Monday, May 5, 2014

Recipe of the month: Navarin d'agneau printanier

Pré-salés at Mont Saint Michel
Lamb.  You either love it or you hate it.
     But I’m ready to bet that if you hate it, you’ve probably only had it over-boiled and served up with mint sauce.  So here’s a chance to try it à la française.
     The French are very proud of their lamb.  And rightly so.  There’s little as delicious and succulent as a lamb that’s been fed on the pré-salés, the salt meadows around Mont St. Michel that are under seawater when the tide is high, giving them a delicate, built-in and all-natural saltiness.
     Some of the best I’ve ever eaten was a leg or shoulder of lamb with cloves of garlic tucked into little incisions and then oven-roasted until the skin was golden and crisp.  And then there’s méchoui - a whole lamb on a spit over a fire pit that is slow-roasted all day, al fresco, a tradition repatriated from the ex-French colonies of North Africa.
     It’s been a cold start to the year so spring vegetables are running a little late.  And Easter is over.  But so what?  Let’s prepare some lamb with new spring vegetables anyway.  It’s a dish of wonderful things that are at their prime in this season.
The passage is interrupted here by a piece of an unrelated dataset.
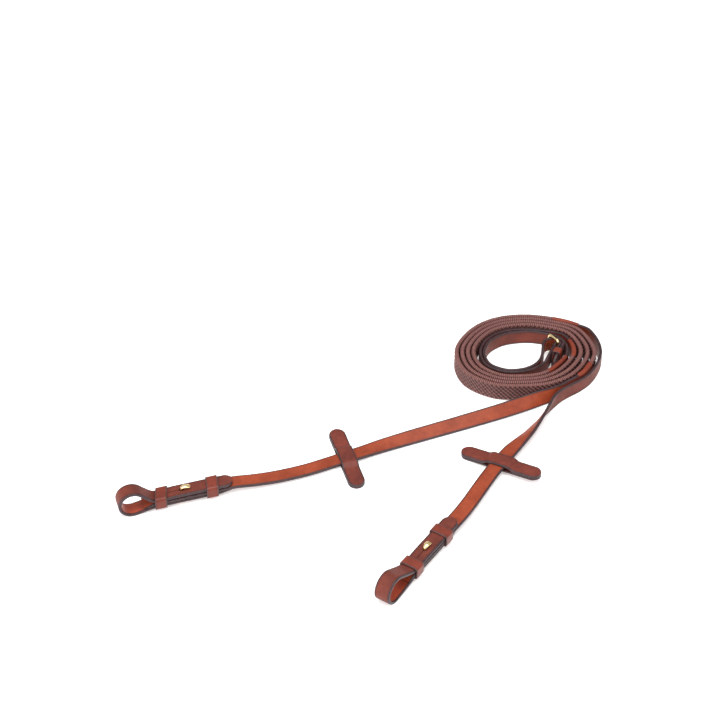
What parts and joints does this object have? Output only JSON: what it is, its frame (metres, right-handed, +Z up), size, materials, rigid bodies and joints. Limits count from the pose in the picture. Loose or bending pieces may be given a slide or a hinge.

   Ask the butcher to cut the lamb into 2-3 inch pieces.  Some bones can be left to add to the taste.
     If you want to make this more of a provençal dish, just after you’ve sautéed the onion, add some fresh tomatoes, skinned, seeds squeezed out, and the tomato “meat” cut into 8 pieces.
   If you can’t find spring vegetables, you can always use bigger ones cut into pieces.  And frozen peas can be substituted, if necessary.
   If you’re pressed for time, you can make the stew part ahead of time and just heat it up while you’re browning the vegetables.
   The perfect wine to go with “the delicate flavor of young spring lamb”, according to Julia Child, would be a Bordeaux-Médoc.  2000, 2003 and 2010 were all good years.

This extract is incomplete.